Serioso

 07/01/2022

Beethoven não foi o autor dos famosos epítetos de algumas de suas obras, como Appassionata, A caça, A tempestade, Ao luar etc. Ele fez questão de definir poucos e outros nomes. É o caso de Quarteto serioso, colado ao quarteto de cordas op. 95 e que sugere fielmente o caráter e tom da obra, um desenrolar opresso e angustiado.

Kierkegaard demonstra como o ser é uma tarefa grave e difícil. Na verdade, ser é como que uma busca, uma transcendência de nossa condição comum, tão de desamparo; essa condição sorve o infinito, próxima, contudo, do abismo. E assim, o desespero é universal, presente mesmo em quem não o reconhece; está na base – transpô-lo e superá-lo são um ato de fé.

Desse desamparo podem emergir expressividade e também humor, ou ainda toda sorte de distração. Ou tudo seria distração, especulação do espírito, o qual escapa do automatismo e constrói a vida nos moldes de seu temperamento e desejo, e a referência não é Deus.
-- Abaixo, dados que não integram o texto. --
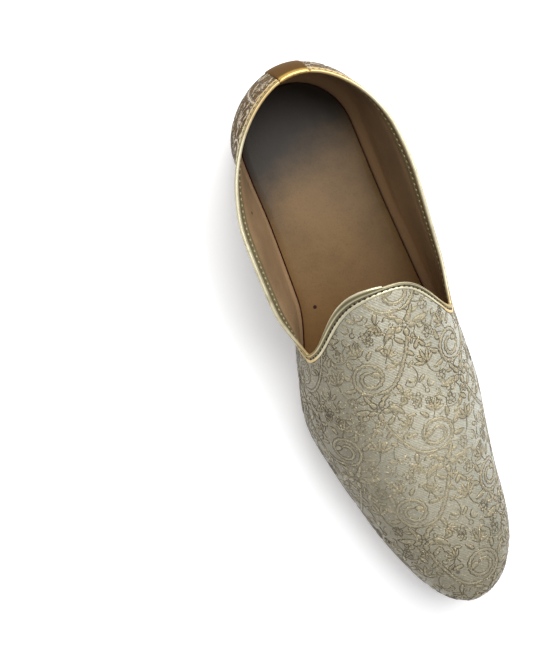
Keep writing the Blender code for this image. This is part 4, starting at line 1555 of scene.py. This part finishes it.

Distração ou não: expressividade porque, por exemplo, o Quarteto serioso é angustiante e ao mesmo tempo desconcertantemente belo. Assim como a sinfonia Inacabada de Schubert. Ora, aquela torrente expressiva, que mais remete à representação dum estado de tormento, é um colossal feito do engenho humano, um mero animal não o criaria, ou melhor: um animal sequer o poderia; o procedimento de nos reduzir à biologia não passa de vulgaridade de pensadores amantes do esclarecimento, e nada é mais dissimulado e hipócrita do que o manto do progresso e esclarecimento, do que a civilização polida a repelir o selvagem, assim arbitrariamente definido, sendo que, no seio de tal civilização, reside a infâmia.
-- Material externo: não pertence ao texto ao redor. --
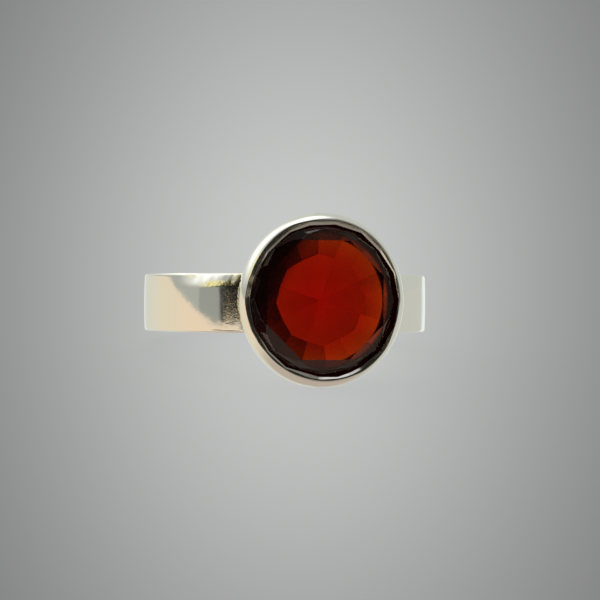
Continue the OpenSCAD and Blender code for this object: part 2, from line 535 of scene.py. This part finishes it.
class MakeBand(bpy.types.Operator):
    """Makes the band, which follows the finger from the bezel to the gap on both sides"""
    bl_idname = "ring.make_band"
    bl_label = "Band"

    def execute(self, context):
        band = context.scene.ring_band
        bezel = context.scene.ring_bezel
        seat_r = bezel.back + BAND_START
        middle_r = FINGER_R + band.thickness / 2
        arm = math.pi - math.asin(band.gap / 2 / middle_r) - math.asin(seat_r / middle_r)
        values = {
            "Finger Radius": FINGER_R, "Width": band.width, "Thickness": band.thickness,
            "Edge": band.edge, "Filed Edge": band.filed_edge, "Edge Reach": band.edge_reach,
            "Crown": band.crown, "Gap": band.gap, "End Corner": band.end_corner,
            "Arm Length": arm * middle_r, "Seat Radius": seat_r, "Seat Lift": bezel.lift,
            "Wave": band.wave, "Material": material_named("polished silver", silver_material),
        }
        piece = add_object("band", bpy.data.meshes.new("band"))
        wrap = piece.modifiers.new("Band", "NODES")
        wrap.node_group = band_tree()
        for item in wrap.node_group.interface.items_tree:
            if item.in_out == "INPUT":
                wrap[item.identifier] = values[item.name]
        apply_nodes(piece)
        piece.data.transform(RING)
        finish_piece(piece, "silver", "band_and_bezel")
        return {"FINISHED"}


def cut_facet(shape, slope, azimuth, r, h, side):
    """Cuts off what is outside of a facet's plane, above the stone's middle or, where side is
    -1, below it"""
    out = Vector((math.cos(azimuth), math.sin(azimuth), 0))
    everything = shape.verts[:] + shape.edges[:] + shape.faces[:]
    cut = bmesh.ops.bisect_plane(
        shape, geom=everything, dist=1e-8, clear_outer=True,
        plane_co=out * r + Vector((0, 0, h * side)),
        plane_no=out * math.sin(slope) + Vector((0, 0, math.cos(slope) * side)))
    rim = [edge for edge in cut["geom_cut"] if isinstance(edge, bmesh.types.BMEdge)]
    bmesh.ops.edgeloop_fill(shape, edges=rim)


class Stone:
    """The planes of the cut stone, in the setting's axes. A tier is a ring of like facets: its
    slope, how many, the first one's azimuth, and a radius and height on its middle line. The
    pavilion's tiers are written for the stone turned upside down."""
    # How far the table stands above the crest and the culet above the finger, the girdle's
    # height, how far the kites start outside of the table, and where the main facets begin
    TABLE_RISE = 0.15 * MM
    CULET_RISE = 0.1 * MM
    GIRDLE = 0.3 * MM
    KITE_MARGIN = 0.03 * MM
    MAIN_R = 3 * MM

    # Slopes, the turn from kite to kite, and how far the cutter turned the pavilion, in degrees
    STAR_SLOPE = 18
    KITE_SLOPE = 35
    UPPER_SLOPE = 40
    LOWER_SLOPE = 34
    STEP = 45
    PAVILION_TURN = 4

    def __init__(self, sizes, rise):
        half_step = math.radians(self.STEP / 2)
        quarter_step = math.radians(self.STEP / 4)
        self.radius = sizes.radius
        self.top = FINGER_R + rise + self.TABLE_RISE
        self.culet = FINGER_R + self.CULET_RISE
        kite_r = sizes.table / math.cos(half_step) + self.KITE_MARGIN
        girdle_top = self.top - (sizes.radius - kite_r) * math.tan(math.radians(self.KITE_SLOPE))
        self.girdle_low = girdle_top - self.GIRDLE
        chord_r = sizes.radius * math.cos(quarter_step)
        edge_run = (sizes.radius - self.MAIN_R) * math.cos(quarter_step)
        main_h = self.girdle_low - edge_run * math.tan(math.radians(self.LOWER_SLOPE))
        main_slope = math.degrees(math.atan((main_h - self.culet) / self.MAIN_R))
        self.crown = [
            (self.STAR_SLOPE, 8, 0, sizes.table, self.top),
            (self.KITE_SLOPE, 8, self.STEP / 2, kite_r, self.top),
            (self.UPPER_SLOPE, 16, self.STEP / 4, chord_r, girdle_top),
        ]
        self.pavilion = [
            (self.LOWER_SLOPE, 16, self.STEP / 4 + self.PAVILION_TURN, chord_r, -self.girdle_low),
            (main_slope, 8, self.PAVILION_TURN, 0, -self.culet),
        ]

    def height(self, tiers, r, azimuth):
        """Height of the lowest plane of these tiers over a point"""
        return min(
            h - (r * math.cos(azimuth - math.radians(first + i * 360 / count)) - tier_r)
            * math.tan(math.radians(slope))
            for slope, count, first, tier_r, h in tiers
            for i in range(count))

    def above(self, r, azimuth):
        """Height of the stone's upper surface"""
        return min(self.top, self.height(self.crown, r, azimuth))

    def below(self, r, azimuth):
        """Height of the stone's lower surface"""
        return max(self.culet, -self.height(self.pavilion, r, azimuth))

    def mesh(self):
        """A disc from which the planes are cut one by one"""
        shape = bmesh.new()
        depth = self.top - self.culet
        bmesh.ops.create_cone(
            shape, cap_ends=True, segments=96, radius1=self.radius, radius2=self.radius, depth=depth,
            matrix=Matrix.Translation((0, 0, self.culet + depth / 2)))
        for tiers, side in ((self.crown, 1), (self.pavilion, -1)):
            for slope, count, first, r, h in tiers:
                for i in range(count):
                    azimuth = math.radians(first + i * 360 / count)
                    cut_facet(shape, math.radians(slope), azimuth, r, h, side)
        bmesh.ops.remove_doubles(shape, verts=shape.verts, dist=0.001 * MM)
        bmesh.ops.recalc_face_normals(shape, faces=shape.faces)
        mesh = mesh_of(shape, "stone")

        # The facets below are less smooth, the shallow ones around the culet least
        behind = mesh.attributes.new("behind", "FLOAT", "FACE")
        for face in mesh.polygons:
            if face.normal.z > -0.1:
                rough = 0
            elif face.normal.z > -0.9:
                rough = 1
            else:
                rough = 1.5
            behind.data[face.index].value = rough
        return mesh


def from_setting(lift):
    """Turns the setting's axes into those of the frame"""
    return RING @ Matrix.Translation((0, 0, lift)) @ SETTING


class MakeStone(bpy.types.Operator):
    """Makes the faceted stone, with the worn edges that catch the light"""
    bl_idname = "ring.make_stone"
    bl_label = "Stone"

    def execute(self, context):
        sizes = context.scene.ring_stone
        bezel = context.scene.ring_bezel
        mesh = Stone(sizes, bezel.rise).mesh()
        mesh.transform(from_setting(bezel.lift))
        mesh.materials.append(material_named("faceted garnet", garnet_material, sizes))
        piece = add_object("cut_stone", mesh)
        worn = piece.modifiers.new("Worn edges", "BEVEL")
        worn.width = 0.012 * MM
        worn.segments = 2
        worn.limit_method = "ANGLE"
        worn.angle_limit = math.radians(4)
        finish_piece(piece, "garnet", "stone")
        return {"FINISHED"}


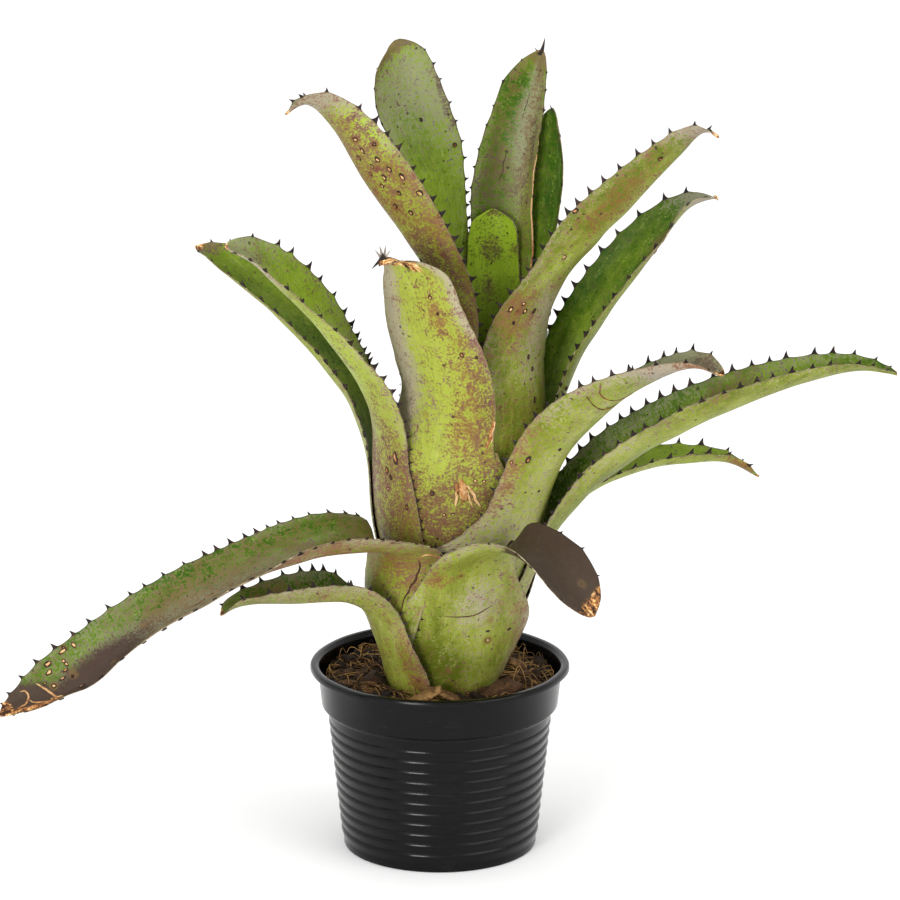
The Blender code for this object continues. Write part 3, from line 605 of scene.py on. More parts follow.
class MixSettings(PropertyGroup):
    """Amounts and colours of the husk mix"""

    chip_count: IntProperty(name="Chips", description="Husk chips on top", default=230, min=0)
    fibre_count: IntProperty(name="Fibres", description="Loose strands", default=760, min=0)
    damp: hue("Damp husk", "Darkest husk, in the gaps", "#150e09")
    husk: hue("Husk", "Middle brown of the chips", "#553a22")
    dry: hue("Dry husk", "Lightest chips and strands", "#ab8650")


class LeafSettings(PropertyGroup):
    """Sizes and colours of the leaves"""

    thickness: length("Thickness", "At the midrib", 1.0 * MM)
    spine_length: length("Spine length", "Of the longest spines", 3.2 * MM)
    spine_spacing: length("Spine spacing", "Between spines at mid blade", 10.5 * MM)
    deep: hue("Deep green", "Upper face of the darkest leaves", "#2c4c05")
    fresh: hue("Fresh green", "Upper face of the palest leaves", "#758a22")
    olive: hue("Olive", "Underside of the darkest leaves", "#505a14")
    lime: hue("Lime", "Underside of the palest leaves", "#8c9635")
    scurf: hue("Scurf", "Grey scales on old leaves", "#998a84")
    bruise: hue("Bruise", "Stained and aged tissue", "#74492a")
    wine: hue("Wine", "Stained tissue where it is reddest", "#633335")
    young: hue("Young green", "Where the leaves are tender", "#97b42a")
    scar: hue("Scar", "Corky middle of a scar", "#c9a676")
    dead: hue("Dead leaf", "Dried leaf tips", "#9c6836")
    horn: hue("Horn", "Spines", "#1a120f")


class StageSettings(PropertyGroup):
    """The plain studio around the plant"""

    floor_size: length("Floor size", "Side of the square floor", 14.0)
    floor: hue("Floor", "White painted board", "#fcfcfc")
    sky_strength: FloatProperty(name="Room light", description="Even white light", default=1.08)
    key_power: power("Key light", "Large soft box at the front left", 8)
    strip_power: power("Strip light", "Soft box low in front", 54)
    fill_power: power("Fill light", "Large soft box at the front right", 40)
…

Já o humor pode assumir parte importante do proceder na vida, tornando-a assim passível de ter um fecho bem resolvido. Lembro-me então de algumas obras carregadas que, taciturnas, quando não resolvidas conscientemente no bom humor, pelo menos têm chistes e ironias por adornos. Em certa peça de Gógol cujo tema é a reação do público a uma outra peça, o autor desta última chega a defender que o humor é seu personagem principal.

Mas tudo isso pode ter a força de ilusão. E eis a alarmante seriedade novamente diante do nada da vida, implacável em seu transcorrer. Não querer saber o que não se pode saber parece ser algo sábio. Contudo, não seria isto uma forma de deixar em segundo plano o construto de nosso ser?

O caminho até a fé é uma forma de dissipar tal nível de dúvida e trevas a que estamos submetidos; a gravidade e a amplitude do desafio de viver continuam, e sentimos a graça.

Deus. Como não é razoável submetê-lo à nossa lógica de tempo e desejo, tampouco o presumiria como essência e substância da natureza, das árvores, aves e orvalho. Mas, se não o presumo desta forma é porque ela se mostra deveras exigente, requer um olhar especial, como que treinado, tal qual prega Alberto Caeiro — e estou mais para Álvaro de Campos!

É uma condição intrincada a do ser humano. Talvez os grandes escritos ampliem nosso horizonte ao despertar um sentimento inativo porém essencial. Seja como for, a seriedade não é sinônimo de caceteação ou tédio. Afundada no desespero, pode ser divertida… E também bela: voltemos, então, ao quarteto op. 95.